| WORK TO DO |
Give the listing again in full, exactly as written.

| SUPPLIED INFORMATION |
##############################
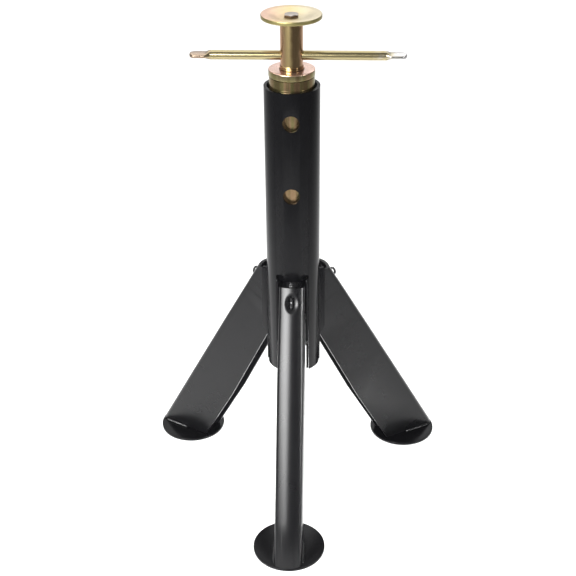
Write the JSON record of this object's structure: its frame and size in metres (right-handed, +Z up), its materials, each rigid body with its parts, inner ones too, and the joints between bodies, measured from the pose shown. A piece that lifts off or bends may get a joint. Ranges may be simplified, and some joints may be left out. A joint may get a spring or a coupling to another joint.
{
  "type": "tripod screw jack stand",
  "caption": "Tripod jack stand: slotted tube on folding channel legs, a pinned sliding inner tube, and a T-bar screw with a swivel load pad.",
  "frame": {"origin": "on the ground, at the centre of the box round the whole stand", "axes": "+Z up along the tube, the front leg points along -Y, +X to the right seen from the front leg"},
  "size_m": [0.3536, 0.317, 0.57],
  "materials": {
    "black_paint": "glossy black powder coat",
    "yellow_zinc": "yellow chromate zinc plate with pink and olive iridescence",
    "bright_zinc": "bright zinc plate",
    "spring_steel": "dark spring wire"
  },
  "bodies": {
    "stand": {"stand_tube": "black_paint", "stop_ring": "black_paint", "spring_ring": "spring_steel", "hinge_plate_front_1": "black_paint", "hinge_plate_front_2": "black_paint", "hinge_pin_front": "spring_steel", "hinge_plate_right_1": "black_paint", "hinge_plate_right_2": "black_paint", "hinge_pin_right": "spring_steel", "hinge_plate_left_1": "black_paint", "hinge_plate_left_2": "black_paint", "hinge_pin_left": "spring_steel"},
    "leg_front": {"leg_front": "black_paint", "foot_plate_front": "black_paint", "leg_spring_front": "spring_steel"},
    "leg_right": {"leg_right": "black_paint", "foot_plate_right": "black_paint", "leg_spring_right": "spring_steel"},
    "leg_left": {"leg_left": "black_paint", "foot_plate_left": "black_paint", "leg_spring_left": "spring_steel"},
    "inner": {"inner_tube": "yellow_zinc", "jack_nut": "yellow_zinc"},
    "pad": {"swivel_pad": "yellow_zinc"},
    "screw": {"jack_screw": "yellow_zinc", "pad_bolt": "bright_zinc"},
    "t_bar": {"t_bar": "yellow_zinc"}
  },
  "joints": [
    {"name": "leg_front_fold", "type": "hinge", "parent": "stand", "child": "leg_front", "pos_m": [0, 0.01935, 0.225], "axis": [1, 0, 0], "range_deg": [0, 25], "stiffness_Nm_per_rad": 1.84, "springref_deg": -57.3, "deforming": ["leg_spring_front"]},
    {"name": "leg_right_fold", "type": "hinge", "parent": "stand", "child": "leg_right", "pos_m": [0.01732, 0.04935, 0.225], "axis": [-0.5, 0.866, 0], "range_deg": [0, 25], "stiffness_Nm_per_rad": 1.84, "springref_deg": -57.3, "deforming": ["leg_spring_right"]},
    {"name": "leg_left_fold", "type": "hinge", "parent": "stand", "child": "leg_left", "pos_m": [-0.01732, 0.04935, 0.225], "axis": [-0.5, -0.866, 0], "range_deg": [0, 25], "stiffness_Nm_per_rad": 1.84, "springref_deg": -57.3, "deforming": ["leg_spring_left"]},
    {"name": "inner_tube_slide", "type": "slide", "parent": "stand", "child": "inner", "axis": [0, 0, 1], "range_m": [0, 0.1245]},
    {"name": "screw_lift", "type": "slide", "parent": "inner", "child": "pad", "axis": [0, 0, 1], "range_m": [0, 0.06]},
    {"name": "screw_turn", "type": "hinge", "parent": "pad", "child": "screw", "pos_m": [0, 0.03935, 0.54], "axis": [0, 0, 1], "range_deg": [0, 5400]},
    {"name": "t_bar_slide", "type": "slide", "parent": "screw", "child": "t_bar", "axis": [1, 0, 0], "range_m": [-0.083, 0.07]}
  ],
  "couplings": [
    {"joint": "screw_lift", "follows": "screw_turn", "m_per_rad": 0.00063662}
  ]
}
##############################
| ANSWER |
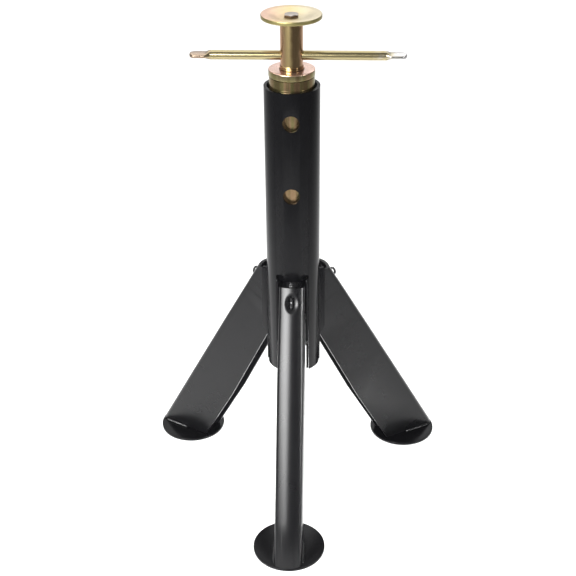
Write the JSON record of this object's structure: its frame and size in metres (right-handed, +Z up), its materials, each rigid body with its parts, inner ones too, and the joints between bodies, measured from the pose shown. A piece that lifts off or bends may get a joint. Ranges may be simplified, and some joints may be left out. A joint may get a spring or a coupling to another joint.
{
  "type": "tripod screw jack stand",
  "caption": "Tripod jack stand: slotted tube on folding channel legs, a pinned sliding inner tube, and a T-bar screw with a swivel load pad.",
  "frame": {"origin": "on the ground, at the centre of the box round the whole stand", "axes": "+Z up along the tube, the front leg points along -Y, +X to the right seen from the front leg"},
  "size_m": [0.3536, 0.317, 0.57],
  "materials": {
    "black_paint": "glossy black powder coat",
    "yellow_zinc": "yellow chromate zinc plate with pink and olive iridescence",
    "bright_zinc": "bright zinc plate",
    "spring_steel": "dark spring wire"
  },
  "bodies": {
    "stand": {"stand_tube": "black_paint", "stop_ring": "black_paint", "spring_ring": "spring_steel", "hinge_plate_front_1": "black_paint", "hinge_plate_front_2": "black_paint", "hinge_pin_front": "spring_steel", "hinge_plate_right_1": "black_paint", "hinge_plate_right_2": "black_paint", "hinge_pin_right": "spring_steel", "hinge_plate_left_1": "black_paint", "hinge_plate_left_2": "black_paint", "hinge_pin_left": "spring_steel"},
    "leg_front": {"leg_front": "black_paint", "foot_plate_front": "black_paint", "leg_spring_front": "spring_steel"},
    "leg_right": {"leg_right": "black_paint", "foot_plate_right": "black_paint", "leg_spring_right": "spring_steel"},
    "leg_left": {"leg_left": "black_paint", "foot_plate_left": "black_paint", "leg_spring_left": "spring_steel"},
    "inner": {"inner_tube": "yellow_zinc", "jack_nut": "yellow_zinc"},
    "pad": {"swivel_pad": "yellow_zinc"},
    "screw": {"jack_screw": "yellow_zinc", "pad_bolt": "bright_zinc"},
    "t_bar": {"t_bar": "yellow_zinc"}
  },
  "joints": [
    {"name": "leg_front_fold", "type": "hinge", "parent": "stand", "child": "leg_front", "pos_m": [0, 0.01935, 0.225], "axis": [1, 0, 0], "range_deg": [0, 25], "stiffness_Nm_per_rad": 1.84, "springref_deg": -57.3, "deforming": ["leg_spring_front"]},
    {"name": "leg_right_fold", "type": "hinge", "parent": "stand", "child": "leg_right", "pos_m": [0.01732, 0.04935, 0.225], "axis": [-0.5, 0.866, 0], "range_deg": [0, 25], "stiffness_Nm_per_rad": 1.84, "springref_deg": -57.3, "deforming": ["leg_spring_right"]},
    {"name": "leg_left_fold", "type": "hinge", "parent": "stand", "child": "leg_left", "pos_m": [-0.01732, 0.04935, 0.225], "axis": [-0.5, -0.866, 0], "range_deg": [0, 25], "stiffness_Nm_per_rad": 1.84, "springref_deg": -57.3, "deforming": ["leg_spring_left"]},
    {"name": "inner_tube_slide", "type": "slide", "parent": "stand", "child": "inner", "axis": [0, 0, 1], "range_m": [0, 0.1245]},
    {"name": "screw_lift", "type": "slide", "parent": "inner", "child": "pad", "axis": [0, 0, 1], "range_m": [0, 0.06]},
    {"name": "screw_turn", "type": "hinge", "parent": "pad", "child": "screw", "pos_m": [0, 0.03935, 0.54], "axis": [0, 0, 1], "range_deg": [0, 5400]},
    {"name": "t_bar_slide", "type": "slide", "parent": "screw", "child": "t_bar", "axis": [1, 0, 0], "range_m": [-0.083, 0.07]}
  ],
  "couplings": [
    {"joint": "screw_lift", "follows": "screw_turn", "m_per_rad": 0.00063662}
  ]
}